Deployment Models
Scalability
Platform Scale
- GPU Nodes — Scalable to thousands of nodes per deployment
- Accelerators — Scalable to thousands of GPUs per deployment
- GPU Vendors — NVIDIA, AMD, Intel multi-vendor support
- Tenants — Multi-tenant with dedicated IAM realms per tenant
- Clusters per Tenant — Configurable via quota system
- Network Isolation — Configurable pool of tenant VRFs, multiple VLANs per VRF, expandable
Tenant Onboarding Flow
- Domain Created — Platform Super Admin creates tenant with name, initial quota, and network allocation
- Identity Provisioned — IAM realm auto-created with default roles, clients, and auth flows
- First Admin User — Domain Admin created with full tenant-level permissions
- Network Allocated — VRFs/VLANs assigned (multiple VLANs per tenant), resource quotas configured
- Organization & Project Setup — Domain Admin creates org/project hierarchy, sets per-project quotas
- Users Invited — Users created/invited with appropriate roles and project assignments
- Ready — Tenant fully operational. Can provision bare metal, create clusters, deploy workloads
Support & SLA
High Availability Infrastructure
The control plane utilizes multiple redundancy strategies:
- Portal & Load Balancing — Multiple replicas with automatic failover
- Identity Management — Clustered IAM with session replication
- Database Layer — Primary-replica configuration with rapid failover
- Service Coordination — etcd quorum for distributed consensus
- Metrics — HA metrics cluster with data replication
Data Protection
- Configuration Backups — Automated backups every 6 hours
- Retention — 12-24 months in object storage
- Audit Logs — Continuous storage with long-term retention
- Metrics — 90 days hot storage, 12 months cold archives
Monitoring & Alerts
Comprehensive monitoring with exporters covering every infrastructure layer.
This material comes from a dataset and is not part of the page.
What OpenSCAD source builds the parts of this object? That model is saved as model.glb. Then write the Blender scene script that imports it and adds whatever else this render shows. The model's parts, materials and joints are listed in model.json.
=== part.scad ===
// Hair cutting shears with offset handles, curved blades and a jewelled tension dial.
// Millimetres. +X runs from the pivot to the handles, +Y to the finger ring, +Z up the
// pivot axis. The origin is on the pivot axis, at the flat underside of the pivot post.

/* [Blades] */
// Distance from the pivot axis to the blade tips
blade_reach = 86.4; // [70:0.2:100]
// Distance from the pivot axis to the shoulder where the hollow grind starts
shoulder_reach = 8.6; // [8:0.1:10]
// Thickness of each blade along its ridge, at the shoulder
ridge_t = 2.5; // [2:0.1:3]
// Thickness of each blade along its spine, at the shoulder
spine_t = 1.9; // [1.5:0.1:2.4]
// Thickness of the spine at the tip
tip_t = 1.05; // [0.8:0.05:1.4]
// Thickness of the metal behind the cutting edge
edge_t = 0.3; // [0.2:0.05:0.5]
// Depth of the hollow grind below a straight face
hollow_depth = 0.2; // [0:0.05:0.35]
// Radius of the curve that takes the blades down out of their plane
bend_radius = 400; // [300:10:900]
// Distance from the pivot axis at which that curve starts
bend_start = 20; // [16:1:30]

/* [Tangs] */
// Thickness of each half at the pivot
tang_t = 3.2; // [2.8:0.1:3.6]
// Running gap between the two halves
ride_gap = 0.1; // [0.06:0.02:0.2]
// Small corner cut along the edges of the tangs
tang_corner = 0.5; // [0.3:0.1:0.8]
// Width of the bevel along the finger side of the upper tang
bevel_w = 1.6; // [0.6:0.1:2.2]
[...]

Critical thresholds trigger alerts:
- GPU temperature exceeding safe limits
- CPU utilization above threshold
- Memory utilization at node level
- Storage latency anomalies
Incident Management
Incidents follow severity classifications from Critical (platform-wide outages) through Low (minor issues with workarounds). Response includes detection, triage, investigation with correlation ID tracking, resolution, and post-incident review.
Support Tiers
- Standard — Business-hours ticket support with next-business-day response
- Enterprise — Priority response for critical issues plus dedicated engineer
- Premium — Rapid critical response with assigned team and custom SLA negotiation
Specific SLA terms, response times, and support tiers are defined per customer engagement.